Copy each line holding the string "bends".

Entries with parts and joints:
################

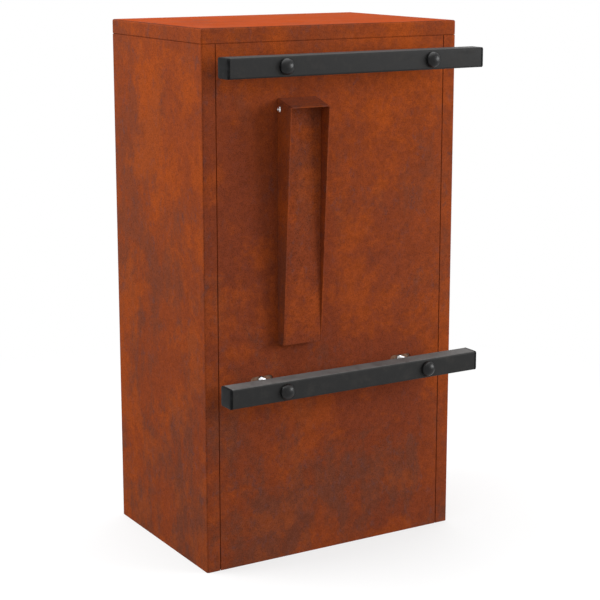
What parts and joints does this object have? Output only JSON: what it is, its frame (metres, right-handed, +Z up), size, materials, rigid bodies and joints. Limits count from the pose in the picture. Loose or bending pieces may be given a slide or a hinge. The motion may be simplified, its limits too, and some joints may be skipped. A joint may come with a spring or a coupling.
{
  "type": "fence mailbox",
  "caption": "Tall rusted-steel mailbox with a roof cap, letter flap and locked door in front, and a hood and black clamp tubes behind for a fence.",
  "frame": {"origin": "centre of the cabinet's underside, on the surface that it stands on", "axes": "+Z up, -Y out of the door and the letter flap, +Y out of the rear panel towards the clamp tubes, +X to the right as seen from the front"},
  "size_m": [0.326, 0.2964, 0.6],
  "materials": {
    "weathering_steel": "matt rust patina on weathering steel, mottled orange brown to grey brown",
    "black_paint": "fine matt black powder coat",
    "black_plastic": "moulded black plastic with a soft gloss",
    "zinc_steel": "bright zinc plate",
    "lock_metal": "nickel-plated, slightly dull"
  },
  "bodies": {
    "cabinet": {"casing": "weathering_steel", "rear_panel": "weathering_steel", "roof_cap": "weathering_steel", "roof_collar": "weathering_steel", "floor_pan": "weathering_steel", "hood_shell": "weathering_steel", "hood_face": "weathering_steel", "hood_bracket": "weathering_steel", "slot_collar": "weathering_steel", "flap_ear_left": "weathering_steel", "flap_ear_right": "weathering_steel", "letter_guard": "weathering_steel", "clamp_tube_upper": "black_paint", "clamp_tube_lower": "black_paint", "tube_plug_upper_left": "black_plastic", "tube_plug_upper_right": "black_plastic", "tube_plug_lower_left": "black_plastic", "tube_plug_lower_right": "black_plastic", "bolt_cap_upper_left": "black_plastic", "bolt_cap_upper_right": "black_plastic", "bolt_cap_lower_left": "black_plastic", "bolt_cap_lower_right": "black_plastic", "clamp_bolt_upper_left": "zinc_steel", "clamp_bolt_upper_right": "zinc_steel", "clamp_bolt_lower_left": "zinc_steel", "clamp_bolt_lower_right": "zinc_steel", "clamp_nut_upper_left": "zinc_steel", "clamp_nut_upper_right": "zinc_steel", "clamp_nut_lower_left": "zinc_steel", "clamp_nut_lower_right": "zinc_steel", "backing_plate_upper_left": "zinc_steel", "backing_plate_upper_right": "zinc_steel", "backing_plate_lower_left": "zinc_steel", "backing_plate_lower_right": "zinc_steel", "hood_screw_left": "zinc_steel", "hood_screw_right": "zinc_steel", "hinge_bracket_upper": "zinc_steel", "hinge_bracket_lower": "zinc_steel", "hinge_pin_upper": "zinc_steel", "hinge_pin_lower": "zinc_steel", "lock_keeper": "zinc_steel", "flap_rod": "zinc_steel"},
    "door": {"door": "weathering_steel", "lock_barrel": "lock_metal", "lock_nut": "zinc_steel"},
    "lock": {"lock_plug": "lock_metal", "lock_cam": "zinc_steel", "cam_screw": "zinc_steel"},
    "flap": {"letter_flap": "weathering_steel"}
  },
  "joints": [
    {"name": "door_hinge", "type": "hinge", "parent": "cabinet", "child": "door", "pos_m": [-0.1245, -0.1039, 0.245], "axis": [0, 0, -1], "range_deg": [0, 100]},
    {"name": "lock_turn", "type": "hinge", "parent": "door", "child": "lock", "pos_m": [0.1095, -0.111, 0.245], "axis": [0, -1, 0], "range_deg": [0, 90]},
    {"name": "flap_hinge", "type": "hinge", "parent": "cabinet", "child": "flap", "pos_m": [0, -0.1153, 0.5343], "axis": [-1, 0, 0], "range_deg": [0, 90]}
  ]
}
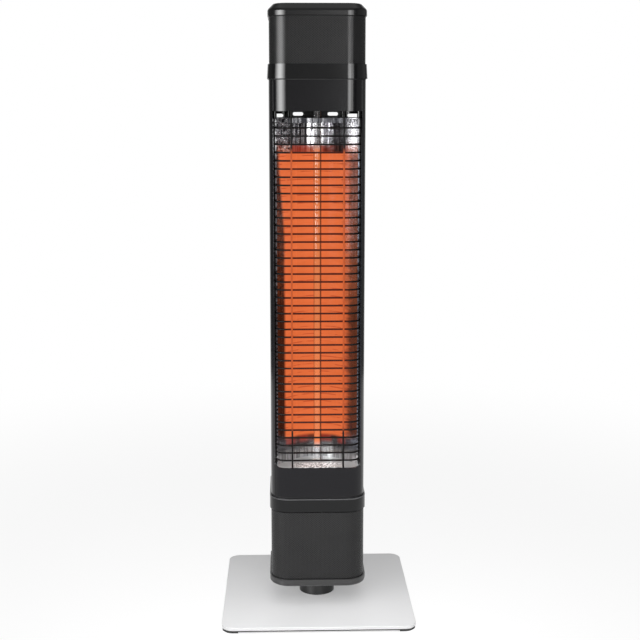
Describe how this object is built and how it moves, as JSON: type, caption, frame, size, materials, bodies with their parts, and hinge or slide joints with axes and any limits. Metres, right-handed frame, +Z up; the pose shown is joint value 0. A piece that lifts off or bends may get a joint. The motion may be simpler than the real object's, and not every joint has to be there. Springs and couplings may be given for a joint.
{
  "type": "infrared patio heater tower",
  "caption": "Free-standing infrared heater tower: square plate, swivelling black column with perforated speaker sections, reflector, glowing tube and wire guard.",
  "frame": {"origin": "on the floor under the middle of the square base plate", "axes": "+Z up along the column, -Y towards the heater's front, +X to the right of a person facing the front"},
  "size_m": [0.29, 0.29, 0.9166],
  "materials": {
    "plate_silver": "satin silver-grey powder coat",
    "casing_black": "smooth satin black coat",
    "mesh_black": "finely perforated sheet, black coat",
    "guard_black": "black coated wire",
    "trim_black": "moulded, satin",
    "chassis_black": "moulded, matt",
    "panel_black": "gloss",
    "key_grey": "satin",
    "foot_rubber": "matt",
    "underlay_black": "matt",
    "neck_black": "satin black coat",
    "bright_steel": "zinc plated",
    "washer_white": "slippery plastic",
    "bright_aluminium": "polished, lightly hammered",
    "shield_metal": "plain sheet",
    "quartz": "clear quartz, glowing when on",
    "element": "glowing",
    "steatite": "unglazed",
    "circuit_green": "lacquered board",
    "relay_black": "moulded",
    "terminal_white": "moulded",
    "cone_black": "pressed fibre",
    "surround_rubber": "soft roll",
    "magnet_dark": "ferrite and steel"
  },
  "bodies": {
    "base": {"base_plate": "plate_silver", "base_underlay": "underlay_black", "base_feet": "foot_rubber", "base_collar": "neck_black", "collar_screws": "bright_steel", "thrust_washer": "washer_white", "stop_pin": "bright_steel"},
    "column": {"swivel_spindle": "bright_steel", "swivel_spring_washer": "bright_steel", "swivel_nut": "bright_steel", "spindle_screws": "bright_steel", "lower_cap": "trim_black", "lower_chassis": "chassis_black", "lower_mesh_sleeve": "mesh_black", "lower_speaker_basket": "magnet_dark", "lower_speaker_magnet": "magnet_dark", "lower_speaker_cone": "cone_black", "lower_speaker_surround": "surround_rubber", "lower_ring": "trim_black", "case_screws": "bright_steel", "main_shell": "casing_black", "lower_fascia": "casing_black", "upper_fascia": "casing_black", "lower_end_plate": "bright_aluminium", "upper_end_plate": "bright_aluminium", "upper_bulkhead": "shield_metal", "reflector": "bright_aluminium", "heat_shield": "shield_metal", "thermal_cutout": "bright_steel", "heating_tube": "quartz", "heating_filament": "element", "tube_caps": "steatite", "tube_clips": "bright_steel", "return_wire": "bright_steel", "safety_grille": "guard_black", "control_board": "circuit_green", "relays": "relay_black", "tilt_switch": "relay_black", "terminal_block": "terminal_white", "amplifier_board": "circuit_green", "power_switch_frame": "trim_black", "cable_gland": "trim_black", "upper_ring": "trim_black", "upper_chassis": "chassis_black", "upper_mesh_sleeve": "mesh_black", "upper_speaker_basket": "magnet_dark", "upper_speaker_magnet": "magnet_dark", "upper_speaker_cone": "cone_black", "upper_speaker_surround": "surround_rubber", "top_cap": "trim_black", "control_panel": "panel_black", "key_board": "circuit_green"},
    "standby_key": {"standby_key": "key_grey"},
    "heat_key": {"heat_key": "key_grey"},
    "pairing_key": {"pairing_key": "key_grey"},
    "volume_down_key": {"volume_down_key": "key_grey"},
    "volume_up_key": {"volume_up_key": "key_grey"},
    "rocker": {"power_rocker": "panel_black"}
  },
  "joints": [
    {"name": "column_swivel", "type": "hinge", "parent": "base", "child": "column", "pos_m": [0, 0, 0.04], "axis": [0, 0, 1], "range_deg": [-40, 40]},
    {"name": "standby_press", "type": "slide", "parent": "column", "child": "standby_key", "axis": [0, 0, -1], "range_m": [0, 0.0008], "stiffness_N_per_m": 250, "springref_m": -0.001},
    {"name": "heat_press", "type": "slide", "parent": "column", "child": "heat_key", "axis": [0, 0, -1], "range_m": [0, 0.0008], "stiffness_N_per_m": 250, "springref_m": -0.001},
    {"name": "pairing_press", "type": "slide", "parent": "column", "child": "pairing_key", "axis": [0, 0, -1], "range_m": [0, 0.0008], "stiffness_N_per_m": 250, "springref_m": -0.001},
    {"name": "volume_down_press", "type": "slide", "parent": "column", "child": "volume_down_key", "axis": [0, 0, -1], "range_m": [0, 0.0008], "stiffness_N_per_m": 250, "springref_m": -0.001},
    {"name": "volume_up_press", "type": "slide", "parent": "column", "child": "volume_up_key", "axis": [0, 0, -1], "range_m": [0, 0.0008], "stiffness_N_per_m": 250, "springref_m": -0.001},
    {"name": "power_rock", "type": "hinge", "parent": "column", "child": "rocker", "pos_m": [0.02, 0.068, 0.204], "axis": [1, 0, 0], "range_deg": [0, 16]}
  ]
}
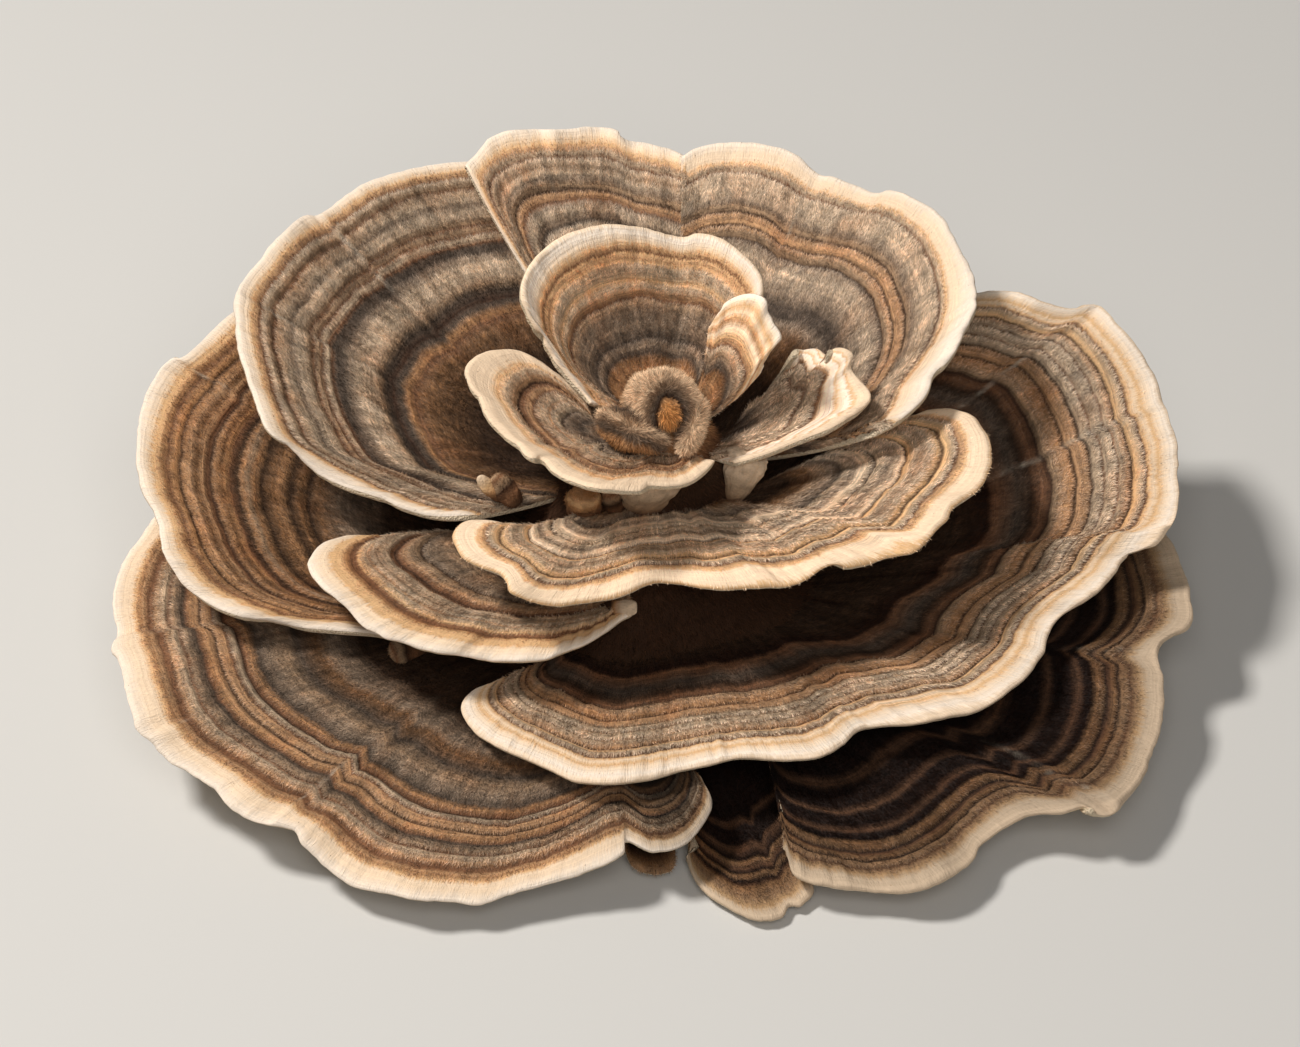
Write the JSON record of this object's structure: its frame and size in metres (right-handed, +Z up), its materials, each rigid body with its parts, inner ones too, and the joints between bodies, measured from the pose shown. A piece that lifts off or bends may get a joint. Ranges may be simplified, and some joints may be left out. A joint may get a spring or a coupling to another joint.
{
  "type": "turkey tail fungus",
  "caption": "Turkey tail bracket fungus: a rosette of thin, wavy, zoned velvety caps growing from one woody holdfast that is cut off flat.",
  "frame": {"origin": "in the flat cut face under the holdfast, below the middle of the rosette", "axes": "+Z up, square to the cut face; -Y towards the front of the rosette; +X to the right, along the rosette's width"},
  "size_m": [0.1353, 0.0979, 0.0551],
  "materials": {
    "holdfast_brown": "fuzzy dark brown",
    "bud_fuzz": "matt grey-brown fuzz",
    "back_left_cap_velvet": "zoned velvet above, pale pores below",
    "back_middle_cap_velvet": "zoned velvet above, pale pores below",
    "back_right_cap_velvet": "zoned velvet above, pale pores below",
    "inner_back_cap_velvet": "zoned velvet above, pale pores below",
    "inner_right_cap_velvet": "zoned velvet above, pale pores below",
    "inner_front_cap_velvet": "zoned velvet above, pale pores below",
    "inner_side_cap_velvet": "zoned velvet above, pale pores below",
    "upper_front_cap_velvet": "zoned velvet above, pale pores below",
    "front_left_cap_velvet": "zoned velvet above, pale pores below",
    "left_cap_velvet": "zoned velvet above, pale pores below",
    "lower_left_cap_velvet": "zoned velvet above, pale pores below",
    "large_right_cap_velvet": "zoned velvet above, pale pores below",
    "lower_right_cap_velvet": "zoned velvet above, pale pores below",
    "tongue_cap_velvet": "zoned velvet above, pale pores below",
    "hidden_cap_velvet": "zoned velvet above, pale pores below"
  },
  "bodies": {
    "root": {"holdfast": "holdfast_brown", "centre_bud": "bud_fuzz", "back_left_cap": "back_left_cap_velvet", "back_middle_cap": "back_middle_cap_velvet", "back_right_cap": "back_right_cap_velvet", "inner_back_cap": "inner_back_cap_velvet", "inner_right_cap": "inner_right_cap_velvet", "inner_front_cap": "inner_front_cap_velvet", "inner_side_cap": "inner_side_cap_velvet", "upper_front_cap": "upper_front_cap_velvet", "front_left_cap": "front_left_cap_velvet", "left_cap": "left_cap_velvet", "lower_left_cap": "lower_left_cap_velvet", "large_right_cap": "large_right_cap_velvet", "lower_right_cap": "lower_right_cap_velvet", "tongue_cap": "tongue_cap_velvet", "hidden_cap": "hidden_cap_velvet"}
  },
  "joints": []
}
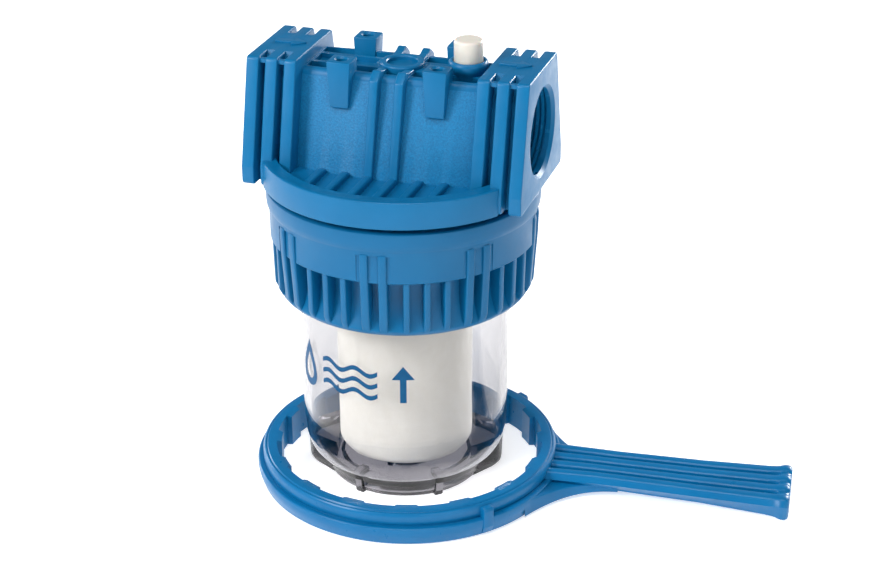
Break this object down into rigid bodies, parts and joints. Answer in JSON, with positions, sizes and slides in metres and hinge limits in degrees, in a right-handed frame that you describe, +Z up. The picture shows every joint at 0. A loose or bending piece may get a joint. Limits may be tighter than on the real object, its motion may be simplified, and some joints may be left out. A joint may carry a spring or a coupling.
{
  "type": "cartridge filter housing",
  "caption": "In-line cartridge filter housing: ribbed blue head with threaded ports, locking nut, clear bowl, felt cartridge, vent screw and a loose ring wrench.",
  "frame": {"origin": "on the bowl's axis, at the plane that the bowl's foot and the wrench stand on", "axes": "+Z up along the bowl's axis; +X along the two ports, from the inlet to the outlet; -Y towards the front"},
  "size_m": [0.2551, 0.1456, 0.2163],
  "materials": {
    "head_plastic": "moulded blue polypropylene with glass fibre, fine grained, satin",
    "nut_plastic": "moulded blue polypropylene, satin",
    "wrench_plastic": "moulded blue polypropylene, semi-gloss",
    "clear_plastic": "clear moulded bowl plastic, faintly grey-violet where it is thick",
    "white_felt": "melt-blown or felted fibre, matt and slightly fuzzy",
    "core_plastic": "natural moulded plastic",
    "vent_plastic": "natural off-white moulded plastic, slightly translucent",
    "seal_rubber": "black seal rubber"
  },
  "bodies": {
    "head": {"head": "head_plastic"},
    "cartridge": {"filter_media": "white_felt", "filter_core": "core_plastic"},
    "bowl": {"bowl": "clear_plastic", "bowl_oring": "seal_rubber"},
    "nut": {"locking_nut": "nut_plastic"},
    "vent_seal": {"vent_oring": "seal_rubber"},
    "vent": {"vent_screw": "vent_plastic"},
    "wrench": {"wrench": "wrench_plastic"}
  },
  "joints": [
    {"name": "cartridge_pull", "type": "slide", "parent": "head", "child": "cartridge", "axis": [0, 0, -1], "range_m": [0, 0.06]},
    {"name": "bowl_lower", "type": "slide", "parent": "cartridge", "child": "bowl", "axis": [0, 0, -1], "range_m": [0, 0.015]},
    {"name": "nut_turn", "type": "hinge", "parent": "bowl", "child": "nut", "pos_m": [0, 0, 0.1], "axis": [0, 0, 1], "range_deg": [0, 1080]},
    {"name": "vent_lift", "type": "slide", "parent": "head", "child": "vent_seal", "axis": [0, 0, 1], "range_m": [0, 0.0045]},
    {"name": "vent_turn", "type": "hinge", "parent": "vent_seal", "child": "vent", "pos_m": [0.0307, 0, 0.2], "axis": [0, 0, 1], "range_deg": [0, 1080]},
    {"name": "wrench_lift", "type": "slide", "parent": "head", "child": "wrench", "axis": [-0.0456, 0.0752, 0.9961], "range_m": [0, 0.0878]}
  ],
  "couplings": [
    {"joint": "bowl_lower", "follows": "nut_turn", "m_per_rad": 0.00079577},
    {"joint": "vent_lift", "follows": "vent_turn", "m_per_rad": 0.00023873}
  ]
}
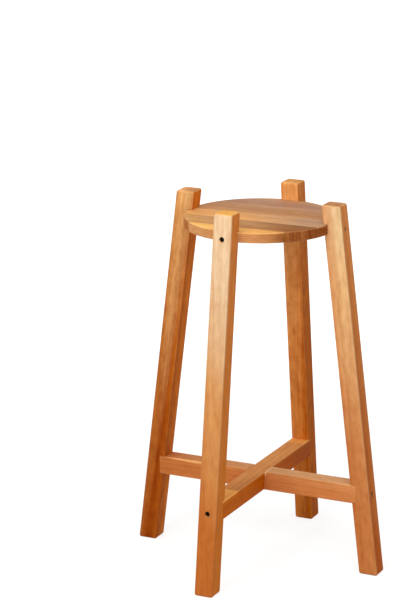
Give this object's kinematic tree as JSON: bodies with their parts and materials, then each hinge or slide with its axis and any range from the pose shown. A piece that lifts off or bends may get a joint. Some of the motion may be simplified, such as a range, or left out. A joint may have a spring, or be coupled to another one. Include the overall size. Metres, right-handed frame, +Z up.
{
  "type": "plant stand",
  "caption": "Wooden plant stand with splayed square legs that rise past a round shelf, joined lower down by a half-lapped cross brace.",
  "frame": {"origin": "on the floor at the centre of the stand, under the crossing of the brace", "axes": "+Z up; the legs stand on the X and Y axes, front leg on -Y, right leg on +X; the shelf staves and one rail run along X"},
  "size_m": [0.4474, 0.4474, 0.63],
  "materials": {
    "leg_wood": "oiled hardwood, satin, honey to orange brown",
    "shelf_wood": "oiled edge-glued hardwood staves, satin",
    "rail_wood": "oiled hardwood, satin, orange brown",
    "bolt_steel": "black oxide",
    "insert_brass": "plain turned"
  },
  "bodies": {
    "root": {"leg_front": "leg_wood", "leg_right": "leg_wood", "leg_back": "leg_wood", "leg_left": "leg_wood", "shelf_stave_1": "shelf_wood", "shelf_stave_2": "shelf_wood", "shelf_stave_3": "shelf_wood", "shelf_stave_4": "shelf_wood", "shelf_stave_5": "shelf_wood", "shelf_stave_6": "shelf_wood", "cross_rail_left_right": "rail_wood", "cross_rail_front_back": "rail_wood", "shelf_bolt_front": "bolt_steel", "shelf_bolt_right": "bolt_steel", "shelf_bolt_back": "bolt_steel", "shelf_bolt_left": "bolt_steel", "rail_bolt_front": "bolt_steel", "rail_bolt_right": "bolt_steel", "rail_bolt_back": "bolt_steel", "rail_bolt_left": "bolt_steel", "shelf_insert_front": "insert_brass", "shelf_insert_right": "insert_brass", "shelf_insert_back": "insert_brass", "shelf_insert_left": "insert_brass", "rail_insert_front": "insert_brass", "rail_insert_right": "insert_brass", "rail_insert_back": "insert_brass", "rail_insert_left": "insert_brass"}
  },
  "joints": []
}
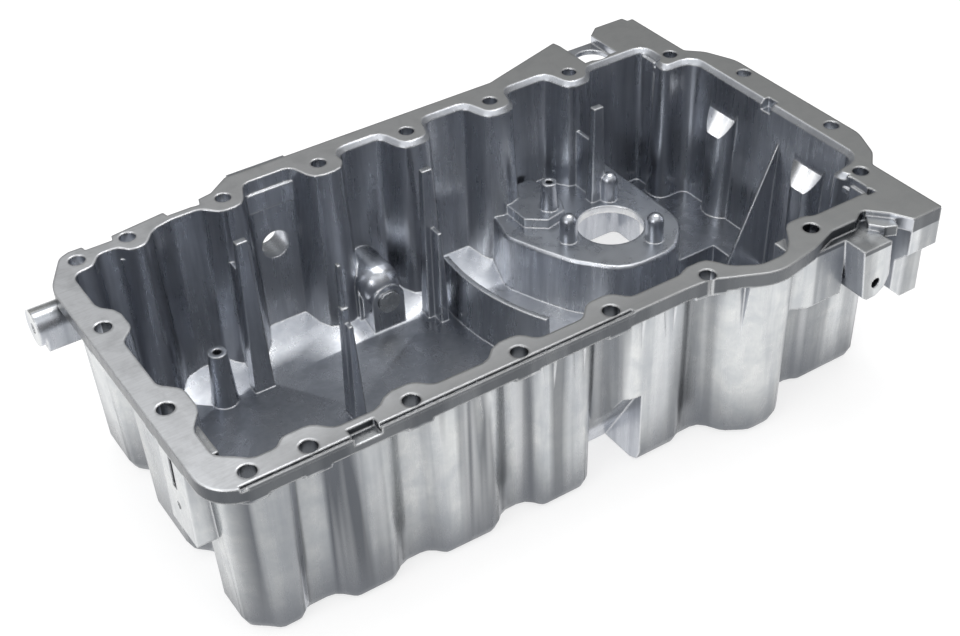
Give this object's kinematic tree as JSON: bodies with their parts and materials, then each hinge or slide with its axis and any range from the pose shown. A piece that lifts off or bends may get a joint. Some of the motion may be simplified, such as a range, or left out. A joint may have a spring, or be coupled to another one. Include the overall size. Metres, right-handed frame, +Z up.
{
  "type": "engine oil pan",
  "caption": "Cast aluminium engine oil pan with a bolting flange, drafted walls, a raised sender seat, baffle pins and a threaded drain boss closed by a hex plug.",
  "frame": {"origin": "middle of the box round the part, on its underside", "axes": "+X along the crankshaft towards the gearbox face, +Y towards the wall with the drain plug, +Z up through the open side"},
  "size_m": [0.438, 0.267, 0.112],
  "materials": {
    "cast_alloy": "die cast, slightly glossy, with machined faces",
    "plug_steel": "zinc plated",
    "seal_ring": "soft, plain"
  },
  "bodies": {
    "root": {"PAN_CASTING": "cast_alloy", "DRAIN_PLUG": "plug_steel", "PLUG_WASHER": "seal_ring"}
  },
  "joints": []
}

################

• Written reply
Describe how this object is built and how it moves, as JSON: type, caption, frame, size, materials, bodies with their parts, and hinge or slide joints with axes and any limits. Metres, right-handed frame, +Z up; the pose shown is joint value 0. A piece that lifts off or bends may get a joint. The motion may be simpler than the real object's, and not every joint has to be there. Springs and couplings may be given for a joint.
Write the JSON record of this object's structure: its frame and size in metres (right-handed, +Z up), its materials, each rigid body with its parts, inner ones too, and the joints between bodies, measured from the pose shown. A piece that lifts off or bends may get a joint. Ranges may be simplified, and some joints may be left out. A joint may get a spring or a coupling to another joint.
Give this object's kinematic tree as JSON: bodies with their parts and materials, then each hinge or slide with its axis and any range from the pose shown. A piece that lifts off or bends may get a joint. Some of the motion may be simplified, such as a range, or left out. A joint may have a spring, or be coupled to another one. Include the overall size. Metres, right-handed frame, +Z up.
Give this object's kinematic tree as JSON: bodies with their parts and materials, then each hinge or slide with its axis and any range from the pose shown. A piece that lifts off or bends may get a joint. Some of the motion may be simplified, such as a range, or left out. A joint may have a spring, or be coupled to another one. Include the overall size. Metres, right-handed frame, +Z up.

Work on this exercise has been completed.